Turns out, quite a bit.
For it was on a similar fall day back in 1980 that I too tossed an envelope, or more likely a packet, on the kitchen counter and asked my parents – with a little less attitude – the same question.
The “this” in question is the annual spring break pilgrimage of 8th graders to Washington, D.C., and the surrounding area, in which they learn firsthand about the buildings, institutions, and documents that most Americans only know of from history books.
He’s on the fence, as I once was.
To help with his decision, we Googled some of the places on the itinerary, one of which is Monticello, the once home and now final resting place of Thomas Jefferson.
“Wait dad,” he said when we came across a picture of Jefferson’s gravesite, marked by a giant obelisk, engraved, per his wishes, with what he considered his three greatest accomplishments.
It reads:
Here was buried
Thomas Jefferson
Author of the Declaration of American Independence
of the Statute of Virginia for religious freedom
& Father of the University of Virginia
But it was the dates underneath that caught my eagle-eyed boy’s attention.
Born April 2, 1743, O.S.
Died July 4, 1826
“What’s ‘O.S.’,” he asked.
The original Julian calendar, adopted under and named after Julius Ceasar in 46 B.C., calculated the year as 365 ¼ days – eleven minutes and fourteen seconds too long – and it wasn’t long before the calendar and the seasons were out of whack.
Stupid Romans.
Most Catholic countries eventually converted to the more accurate Gregorian calendar, initiated and named after Pope Gregory XIII, but England resisted the change.
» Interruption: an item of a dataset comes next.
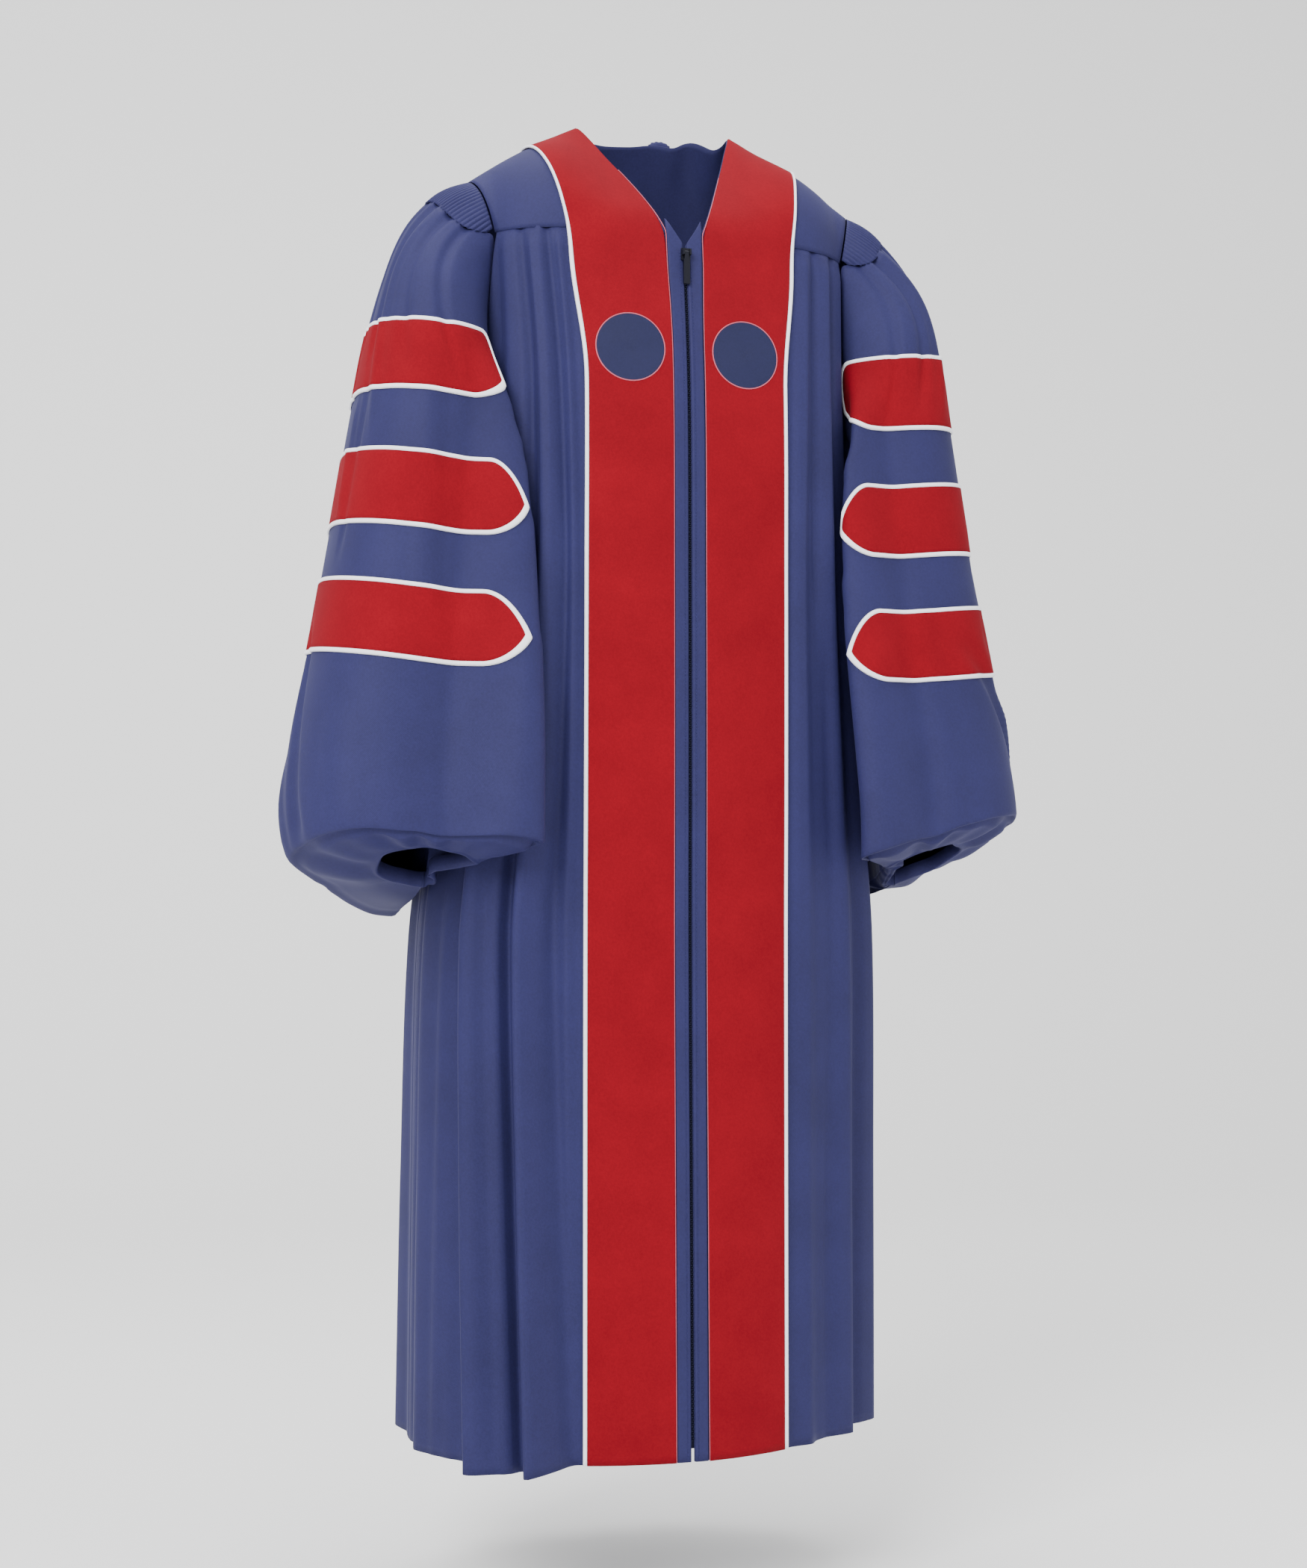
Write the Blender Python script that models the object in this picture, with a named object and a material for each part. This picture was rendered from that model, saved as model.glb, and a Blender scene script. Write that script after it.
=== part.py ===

By the time it was finally adopted in 1752, things were so screwed up that King George decreed eleven days be deleted from the calendar, a change not well received by the peasantry who felt it cheated them out of their pay, so much so that chants of “give us back our eleven days,” were regularly heard throughout the land.
Stupid British.
Thus, the O.S. in question stands for “Old Style,” a clarifying appendage suffixed to books, documents, tombstones, and other items of the era, establishing the date attached as adhering to Caesar’s almanac.
Time only exists in a manmade construct, which, by its nature, makes it arbitrary.
Traders measure time in minutes, investors in decades, and the powers that be - motivated by benchmark performance and compensation schedules - chop up the space in between.
A quarter is as good a time as any to pause and reflect on the state of the market, which, if judged based on the one that ended Friday, isn’t in great shape.
It’s a far cry from last year’s market which notched 70 record closes and never went more than 33 trading days without a new high.
It’s the memory of that performance – and the assumption that it would resume at any moment – that drove FOMO traders and investors to pile into rallies throughout this year, no matter how suspect.
So here we are, with three-quarters of the calendar pages in the bin and every index down double-digits. It’s as arbitrary as any time to ask, should we add an “O” to that now famous (or infamous) acronym?
One simple letter that turns a phrase into a question.
Fear of missing out, on?
Applied to the past nine months, the possible answers are endless.
Overnight gap downs. Volatility spikes. Failed breakouts and relentless selling?
The media’s hyper-focus on, and the market’s reaction to, CPI and PPI reports, the job numbers, or Fed announcements?
The 70%, 80%, and in some cases, 90% drawdowns we’ve seen in former highflyers?
Think of all the things that could have been missed out on if the answers to that now question considered risk at least as much as potential.
If each new opportunity was viewed as just the next in a never-ending series, instead of the last train out of the station – jump on or regret it forever.